A primeira impressão que esse texto do inglês Joe Bone provoca é a de que o autor circula entre a escrita e a atuação. Propõe contar história policialesca ao estilo das narrativas inglesas do gênero, com recursos de interpretação que variam da mímica à comédia em pé. O ator se desdobra em quase 40 personagens, desafiado a ilustrar a perseguição a um matador profissional. Para tanto, não há o apoio de cenografia ou de qualquer outro elemento além da própria presença do intérprete, que atua, produz ruídos e imagens de objetos e explicita as rubricas através da voz e de movimentos. A ausência de adereços e as habilidades físicas do ator solitário, coadjuvado discretamente por um violonista, são a razão dessa gadget teatral.
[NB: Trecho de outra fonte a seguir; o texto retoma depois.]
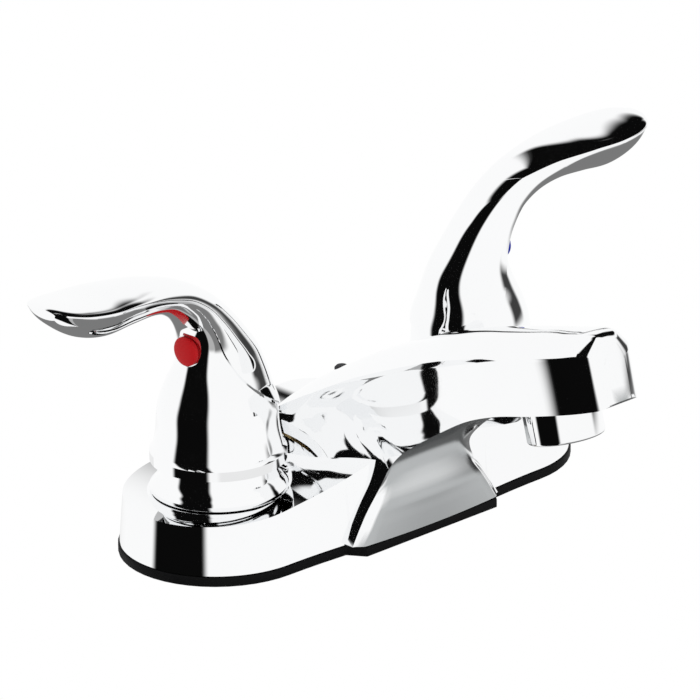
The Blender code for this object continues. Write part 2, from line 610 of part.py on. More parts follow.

A versão brasileira, dirigida em conjunto pelo autor e Guilherme Leme, adaptada, traduzida e interpretada por Gustavo Rodrigues, recria em 60 minutos história cheia de detalhes, algo alongada e tediosa, e que se esgota já nos primeiros dez minutos pela repetição histriônica da mímica dramatizada. Rodrigues se desdobra para equalizar o tempo cênico com o tempo de recepção da plateia para que a narrativa possa ser acompanhada com interesse e bem compreendida. Gustavo Rodrigues mergulha no desafio de tornar assimilável a historieta com visível esforço físico. O resultado, sem ser um exercício de estilo interpretativo, é um tour de force respeitável, com muito suor e preparo físico.